begin
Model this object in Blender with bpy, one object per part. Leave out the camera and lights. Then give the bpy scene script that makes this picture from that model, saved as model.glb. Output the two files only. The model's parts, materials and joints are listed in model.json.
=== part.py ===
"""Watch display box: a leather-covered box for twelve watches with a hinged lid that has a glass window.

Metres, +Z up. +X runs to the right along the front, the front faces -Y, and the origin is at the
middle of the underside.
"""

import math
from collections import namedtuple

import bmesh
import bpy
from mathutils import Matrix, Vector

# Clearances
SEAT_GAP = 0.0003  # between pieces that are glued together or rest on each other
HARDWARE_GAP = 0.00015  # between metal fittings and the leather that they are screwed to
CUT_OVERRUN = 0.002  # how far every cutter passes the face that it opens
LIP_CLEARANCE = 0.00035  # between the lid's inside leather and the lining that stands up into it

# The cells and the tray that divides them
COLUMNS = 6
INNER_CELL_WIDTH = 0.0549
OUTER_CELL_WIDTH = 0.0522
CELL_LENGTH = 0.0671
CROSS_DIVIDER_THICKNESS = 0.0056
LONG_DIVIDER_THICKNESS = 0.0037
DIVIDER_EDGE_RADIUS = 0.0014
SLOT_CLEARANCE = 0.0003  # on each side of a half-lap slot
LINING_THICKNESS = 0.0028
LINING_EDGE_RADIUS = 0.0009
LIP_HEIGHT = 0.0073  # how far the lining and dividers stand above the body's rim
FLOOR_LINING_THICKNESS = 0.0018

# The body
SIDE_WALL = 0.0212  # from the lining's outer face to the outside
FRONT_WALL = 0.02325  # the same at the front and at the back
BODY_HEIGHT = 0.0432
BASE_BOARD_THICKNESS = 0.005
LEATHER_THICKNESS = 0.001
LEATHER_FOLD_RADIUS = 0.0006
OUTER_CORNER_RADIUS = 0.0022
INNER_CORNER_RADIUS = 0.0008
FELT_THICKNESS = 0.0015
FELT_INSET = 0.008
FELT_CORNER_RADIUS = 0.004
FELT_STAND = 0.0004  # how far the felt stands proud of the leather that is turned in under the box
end
= SHORT TASK =
All lines that include "from" are to be gathered and copied.

= THE REPLY =
Model this object in Blender with bpy, one object per part. Leave out the camera and lights. Then give the bpy scene script that makes this picture from that model, saved as model.glb. Output the two files only. The model's parts, materials and joints are listed in model.json.
from collections import namedtuple
from mathutils import Matrix, Vector
SIDE_WALL = 0.0212  # from the lining's outer face to the outside